Repeat the full listing, word for word.

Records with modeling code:
════════

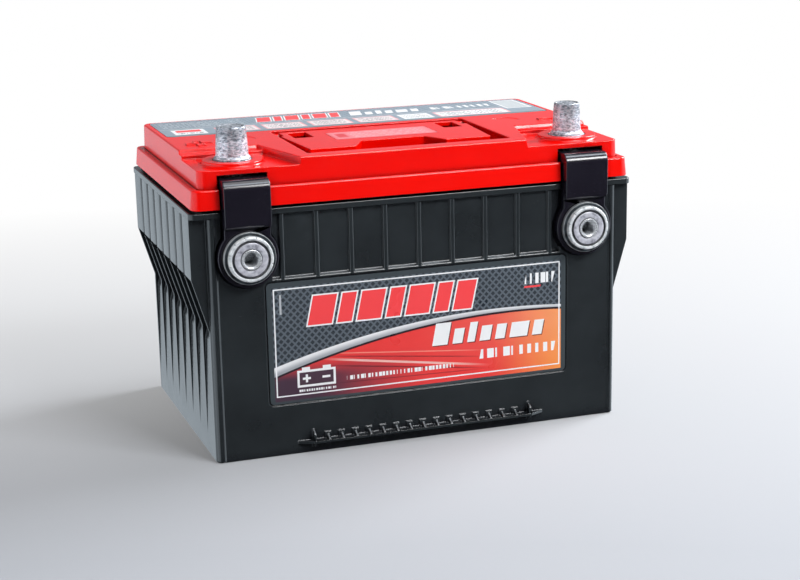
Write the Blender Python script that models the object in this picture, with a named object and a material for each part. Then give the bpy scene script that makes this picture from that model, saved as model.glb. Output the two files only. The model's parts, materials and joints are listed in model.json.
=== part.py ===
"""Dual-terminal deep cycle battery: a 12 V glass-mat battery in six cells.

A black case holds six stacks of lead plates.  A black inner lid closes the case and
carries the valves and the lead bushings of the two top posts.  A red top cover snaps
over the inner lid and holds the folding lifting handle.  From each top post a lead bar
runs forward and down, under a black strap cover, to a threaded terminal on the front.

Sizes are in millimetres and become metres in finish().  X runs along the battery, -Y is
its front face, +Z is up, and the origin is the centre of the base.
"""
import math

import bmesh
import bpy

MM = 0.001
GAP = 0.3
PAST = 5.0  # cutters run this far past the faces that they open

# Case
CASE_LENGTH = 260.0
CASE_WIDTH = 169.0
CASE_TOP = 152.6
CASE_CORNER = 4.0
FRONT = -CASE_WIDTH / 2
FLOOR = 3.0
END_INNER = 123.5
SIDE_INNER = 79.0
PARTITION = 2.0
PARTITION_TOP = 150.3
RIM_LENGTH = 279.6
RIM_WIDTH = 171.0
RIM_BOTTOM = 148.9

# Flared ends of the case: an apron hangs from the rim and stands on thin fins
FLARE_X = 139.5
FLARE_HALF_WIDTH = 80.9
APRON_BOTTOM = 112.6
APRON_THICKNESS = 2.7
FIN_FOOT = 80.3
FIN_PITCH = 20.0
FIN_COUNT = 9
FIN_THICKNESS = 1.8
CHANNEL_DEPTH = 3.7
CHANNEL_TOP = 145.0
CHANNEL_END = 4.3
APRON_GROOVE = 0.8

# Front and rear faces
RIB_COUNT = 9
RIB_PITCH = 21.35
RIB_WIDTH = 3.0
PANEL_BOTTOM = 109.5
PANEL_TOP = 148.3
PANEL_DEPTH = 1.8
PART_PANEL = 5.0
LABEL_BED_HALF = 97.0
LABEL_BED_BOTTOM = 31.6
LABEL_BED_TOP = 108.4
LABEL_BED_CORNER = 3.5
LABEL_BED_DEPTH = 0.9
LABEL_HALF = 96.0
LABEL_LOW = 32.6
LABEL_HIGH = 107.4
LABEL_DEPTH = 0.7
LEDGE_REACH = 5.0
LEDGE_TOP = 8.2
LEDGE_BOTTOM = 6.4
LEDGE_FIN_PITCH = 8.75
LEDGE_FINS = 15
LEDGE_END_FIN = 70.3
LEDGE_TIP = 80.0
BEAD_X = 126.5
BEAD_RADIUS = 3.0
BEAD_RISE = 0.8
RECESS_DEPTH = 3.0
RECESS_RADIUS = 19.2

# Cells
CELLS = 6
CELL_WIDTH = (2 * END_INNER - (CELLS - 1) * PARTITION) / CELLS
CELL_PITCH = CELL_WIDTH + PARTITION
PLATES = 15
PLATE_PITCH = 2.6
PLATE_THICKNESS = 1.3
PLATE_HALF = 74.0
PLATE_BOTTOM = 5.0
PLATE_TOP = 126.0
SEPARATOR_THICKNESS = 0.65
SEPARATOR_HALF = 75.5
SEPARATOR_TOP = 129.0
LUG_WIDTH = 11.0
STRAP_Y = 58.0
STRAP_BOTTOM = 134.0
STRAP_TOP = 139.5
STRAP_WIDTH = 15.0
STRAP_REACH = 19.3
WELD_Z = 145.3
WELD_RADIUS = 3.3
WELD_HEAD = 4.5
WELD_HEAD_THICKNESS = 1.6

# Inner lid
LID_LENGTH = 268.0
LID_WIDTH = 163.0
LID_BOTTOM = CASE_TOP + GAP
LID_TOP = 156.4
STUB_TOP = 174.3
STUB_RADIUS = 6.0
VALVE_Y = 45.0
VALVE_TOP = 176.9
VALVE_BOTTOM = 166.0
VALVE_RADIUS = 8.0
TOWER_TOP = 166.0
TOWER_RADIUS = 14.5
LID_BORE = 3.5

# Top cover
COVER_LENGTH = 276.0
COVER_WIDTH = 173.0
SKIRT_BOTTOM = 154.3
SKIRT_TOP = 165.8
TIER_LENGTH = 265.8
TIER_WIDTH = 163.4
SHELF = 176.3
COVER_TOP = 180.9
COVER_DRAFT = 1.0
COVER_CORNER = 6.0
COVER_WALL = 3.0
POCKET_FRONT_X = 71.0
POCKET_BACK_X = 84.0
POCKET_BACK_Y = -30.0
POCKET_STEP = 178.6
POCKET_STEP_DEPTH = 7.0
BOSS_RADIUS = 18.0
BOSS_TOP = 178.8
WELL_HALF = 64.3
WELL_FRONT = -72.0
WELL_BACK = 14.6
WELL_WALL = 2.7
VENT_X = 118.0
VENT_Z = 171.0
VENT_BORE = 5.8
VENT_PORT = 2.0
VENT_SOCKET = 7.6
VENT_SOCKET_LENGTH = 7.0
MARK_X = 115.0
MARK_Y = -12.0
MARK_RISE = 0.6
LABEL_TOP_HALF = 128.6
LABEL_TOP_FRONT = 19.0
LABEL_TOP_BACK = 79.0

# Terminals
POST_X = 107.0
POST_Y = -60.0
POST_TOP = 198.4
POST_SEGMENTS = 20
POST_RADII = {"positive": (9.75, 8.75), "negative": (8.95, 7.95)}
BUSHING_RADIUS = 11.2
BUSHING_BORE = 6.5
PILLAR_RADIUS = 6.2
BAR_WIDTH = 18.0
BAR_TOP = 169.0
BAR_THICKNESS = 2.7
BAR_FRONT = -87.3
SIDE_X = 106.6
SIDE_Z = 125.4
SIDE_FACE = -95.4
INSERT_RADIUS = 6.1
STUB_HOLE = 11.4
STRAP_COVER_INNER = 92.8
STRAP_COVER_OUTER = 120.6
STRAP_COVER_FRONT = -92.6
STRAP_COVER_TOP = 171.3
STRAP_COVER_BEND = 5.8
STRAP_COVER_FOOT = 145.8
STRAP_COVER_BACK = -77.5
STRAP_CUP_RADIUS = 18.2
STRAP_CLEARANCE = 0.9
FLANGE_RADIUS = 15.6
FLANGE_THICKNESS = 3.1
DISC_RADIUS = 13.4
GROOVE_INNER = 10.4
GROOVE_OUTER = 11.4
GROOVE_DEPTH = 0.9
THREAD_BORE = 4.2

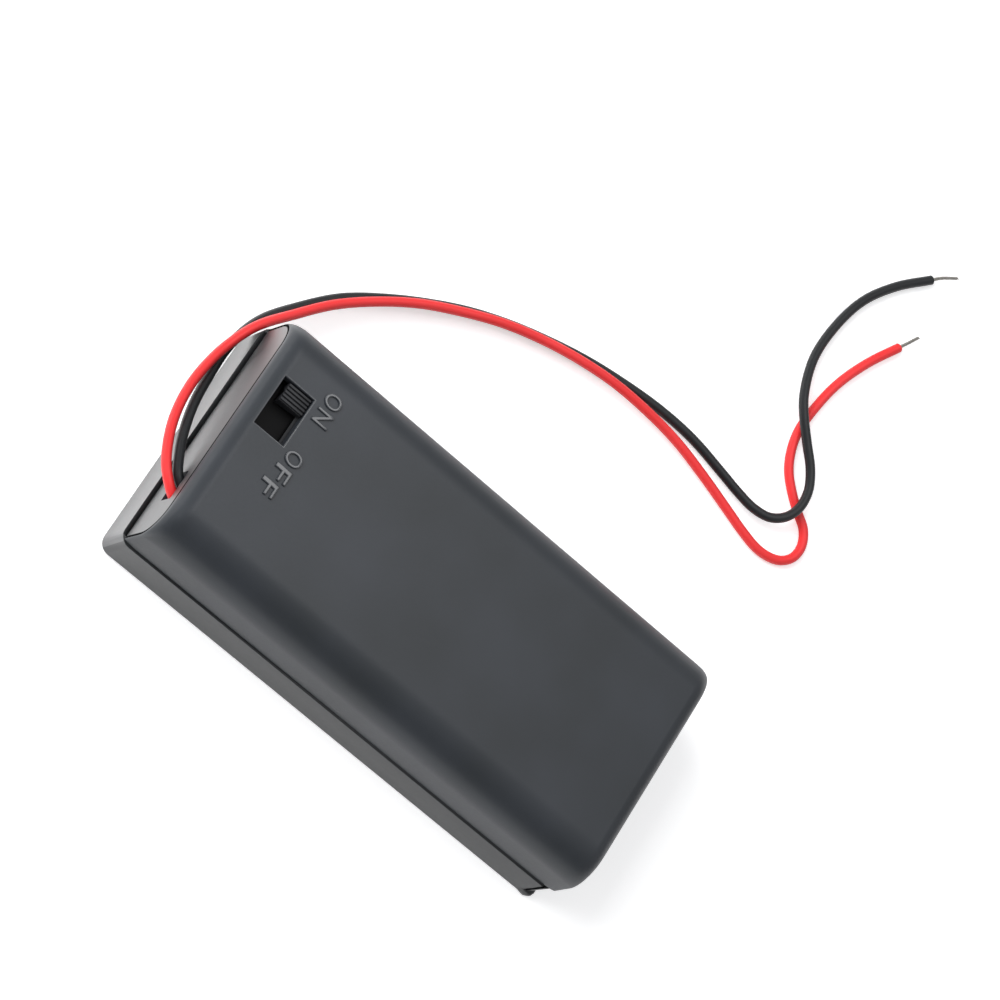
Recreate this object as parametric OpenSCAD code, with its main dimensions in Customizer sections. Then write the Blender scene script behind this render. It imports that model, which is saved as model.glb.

════════

▶ [SOLUTION TO THE PROBLEM]:
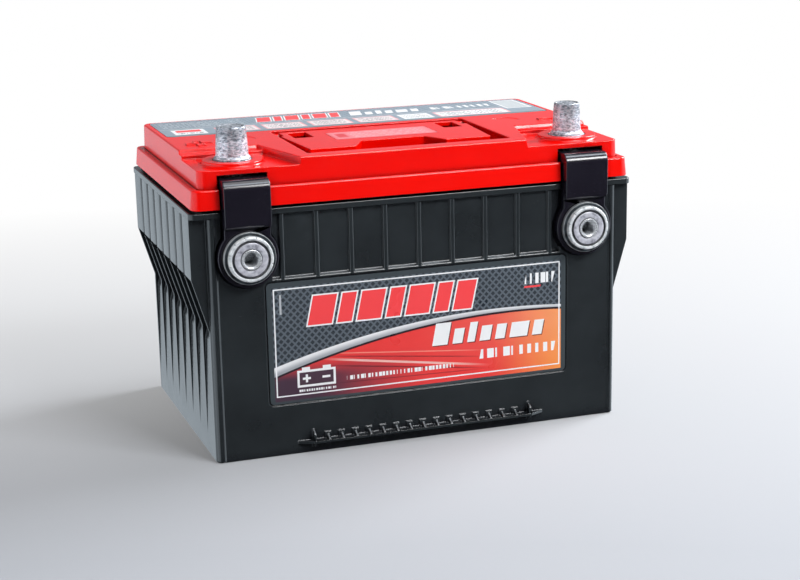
Write the Blender Python script that models the object in this picture, with a named object and a material for each part. Then give the bpy scene script that makes this picture from that model, saved as model.glb. Output the two files only. The model's parts, materials and joints are listed in model.json.
=== part.py ===
"""Dual-terminal deep cycle battery: a 12 V glass-mat battery in six cells.

A black case holds six stacks of lead plates.  A black inner lid closes the case and
carries the valves and the lead bushings of the two top posts.  A red top cover snaps
over the inner lid and holds the folding lifting handle.  From each top post a lead bar
runs forward and down, under a black strap cover, to a threaded terminal on the front.

Sizes are in millimetres and become metres in finish().  X runs along the battery, -Y is
its front face, +Z is up, and the origin is the centre of the base.
"""
import math

import bmesh
import bpy

MM = 0.001
GAP = 0.3
PAST = 5.0  # cutters run this far past the faces that they open

# Case
CASE_LENGTH = 260.0
CASE_WIDTH = 169.0
CASE_TOP = 152.6
CASE_CORNER = 4.0
FRONT = -CASE_WIDTH / 2
FLOOR = 3.0
END_INNER = 123.5
SIDE_INNER = 79.0
PARTITION = 2.0
PARTITION_TOP = 150.3
RIM_LENGTH = 279.6
RIM_WIDTH = 171.0
RIM_BOTTOM = 148.9

# Flared ends of the case: an apron hangs from the rim and stands on thin fins
FLARE_X = 139.5
FLARE_HALF_WIDTH = 80.9
APRON_BOTTOM = 112.6
APRON_THICKNESS = 2.7
FIN_FOOT = 80.3
FIN_PITCH = 20.0
FIN_COUNT = 9
FIN_THICKNESS = 1.8
CHANNEL_DEPTH = 3.7
CHANNEL_TOP = 145.0
CHANNEL_END = 4.3
APRON_GROOVE = 0.8

# Front and rear faces
RIB_COUNT = 9
RIB_PITCH = 21.35
RIB_WIDTH = 3.0
PANEL_BOTTOM = 109.5
PANEL_TOP = 148.3
PANEL_DEPTH = 1.8
PART_PANEL = 5.0
LABEL_BED_HALF = 97.0
LABEL_BED_BOTTOM = 31.6
LABEL_BED_TOP = 108.4
LABEL_BED_CORNER = 3.5
LABEL_BED_DEPTH = 0.9
LABEL_HALF = 96.0
LABEL_LOW = 32.6
LABEL_HIGH = 107.4
LABEL_DEPTH = 0.7
LEDGE_REACH = 5.0
LEDGE_TOP = 8.2
LEDGE_BOTTOM = 6.4
LEDGE_FIN_PITCH = 8.75
LEDGE_FINS = 15
LEDGE_END_FIN = 70.3
LEDGE_TIP = 80.0
BEAD_X = 126.5
BEAD_RADIUS = 3.0
BEAD_RISE = 0.8
RECESS_DEPTH = 3.0
RECESS_RADIUS = 19.2

# Cells
CELLS = 6
CELL_WIDTH = (2 * END_INNER - (CELLS - 1) * PARTITION) / CELLS
CELL_PITCH = CELL_WIDTH + PARTITION
PLATES = 15
PLATE_PITCH = 2.6
PLATE_THICKNESS = 1.3
PLATE_HALF = 74.0
PLATE_BOTTOM = 5.0
PLATE_TOP = 126.0
SEPARATOR_THICKNESS = 0.65
SEPARATOR_HALF = 75.5
SEPARATOR_TOP = 129.0
LUG_WIDTH = 11.0
STRAP_Y = 58.0
STRAP_BOTTOM = 134.0
STRAP_TOP = 139.5
STRAP_WIDTH = 15.0
STRAP_REACH = 19.3
WELD_Z = 145.3
WELD_RADIUS = 3.3
WELD_HEAD = 4.5
WELD_HEAD_THICKNESS = 1.6

# Inner lid
LID_LENGTH = 268.0
LID_WIDTH = 163.0
LID_BOTTOM = CASE_TOP + GAP
LID_TOP = 156.4
STUB_TOP = 174.3
STUB_RADIUS = 6.0
VALVE_Y = 45.0
VALVE_TOP = 176.9
VALVE_BOTTOM = 166.0
VALVE_RADIUS = 8.0
TOWER_TOP = 166.0
TOWER_RADIUS = 14.5
LID_BORE = 3.5

# Top cover
COVER_LENGTH = 276.0
COVER_WIDTH = 173.0
SKIRT_BOTTOM = 154.3
SKIRT_TOP = 165.8
TIER_LENGTH = 265.8
TIER_WIDTH = 163.4
SHELF = 176.3
COVER_TOP = 180.9
COVER_DRAFT = 1.0
COVER_CORNER = 6.0
COVER_WALL = 3.0
POCKET_FRONT_X = 71.0
POCKET_BACK_X = 84.0
POCKET_BACK_Y = -30.0
POCKET_STEP = 178.6
POCKET_STEP_DEPTH = 7.0
BOSS_RADIUS = 18.0
BOSS_TOP = 178.8
WELL_HALF = 64.3
WELL_FRONT = -72.0
WELL_BACK = 14.6
WELL_WALL = 2.7
VENT_X = 118.0
VENT_Z = 171.0
VENT_BORE = 5.8
VENT_PORT = 2.0
VENT_SOCKET = 7.6
VENT_SOCKET_LENGTH = 7.0
MARK_X = 115.0
MARK_Y = -12.0
MARK_RISE = 0.6
LABEL_TOP_HALF = 128.6
LABEL_TOP_FRONT = 19.0
LABEL_TOP_BACK = 79.0

# Terminals
POST_X = 107.0
POST_Y = -60.0
POST_TOP = 198.4
POST_SEGMENTS = 20
POST_RADII = {"positive": (9.75, 8.75), "negative": (8.95, 7.95)}
BUSHING_RADIUS = 11.2
BUSHING_BORE = 6.5
PILLAR_RADIUS = 6.2
BAR_WIDTH = 18.0
BAR_TOP = 169.0
BAR_THICKNESS = 2.7
BAR_FRONT = -87.3
SIDE_X = 106.6
SIDE_Z = 125.4
SIDE_FACE = -95.4
INSERT_RADIUS = 6.1
STUB_HOLE = 11.4
STRAP_COVER_INNER = 92.8
STRAP_COVER_OUTER = 120.6
STRAP_COVER_FRONT = -92.6
STRAP_COVER_TOP = 171.3
STRAP_COVER_BEND = 5.8
STRAP_COVER_FOOT = 145.8
STRAP_COVER_BACK = -77.5
STRAP_CUP_RADIUS = 18.2
STRAP_CLEARANCE = 0.9
FLANGE_RADIUS = 15.6
FLANGE_THICKNESS = 3.1
DISC_RADIUS = 13.4
GROOVE_INNER = 10.4
GROOVE_OUTER = 11.4
GROOVE_DEPTH = 0.9
THREAD_BORE = 4.2

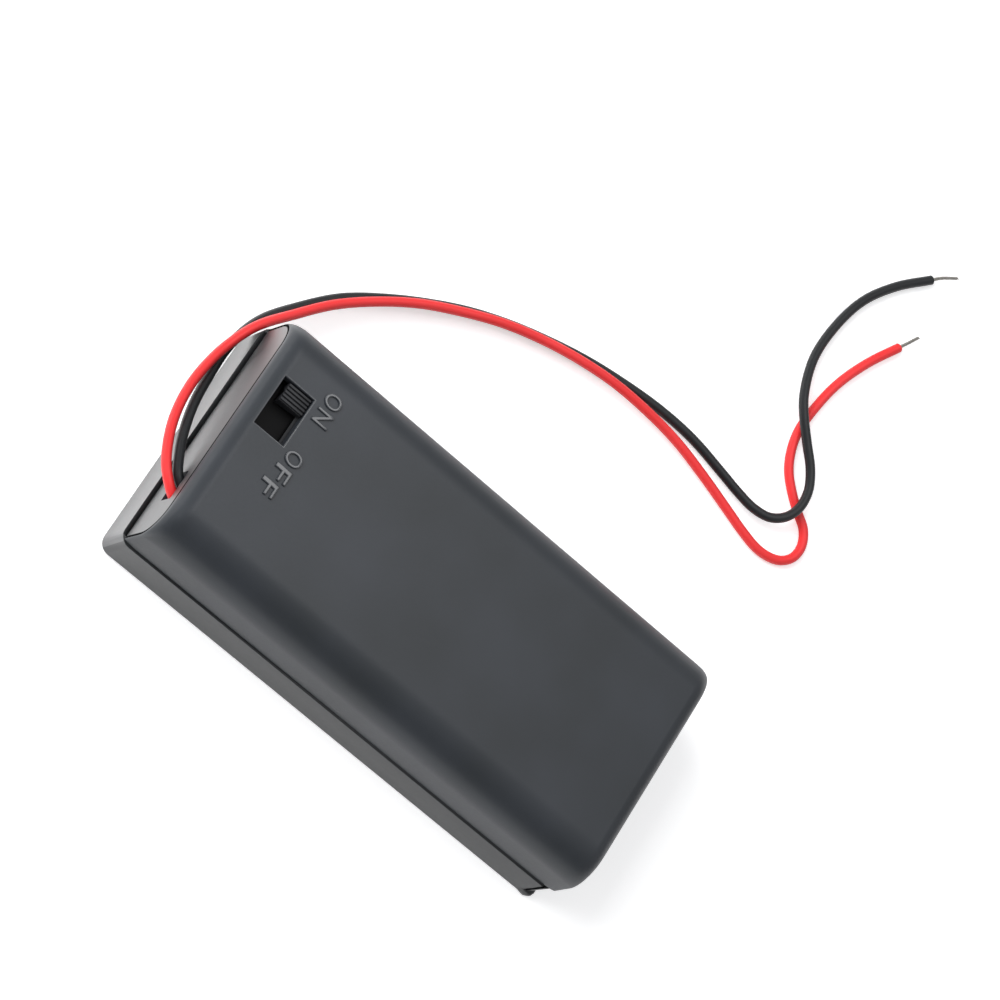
Recreate this object as parametric OpenSCAD code, with its main dimensions in Customizer sections. Then write the Blender scene script behind this render. It imports that model, which is saved as model.glb.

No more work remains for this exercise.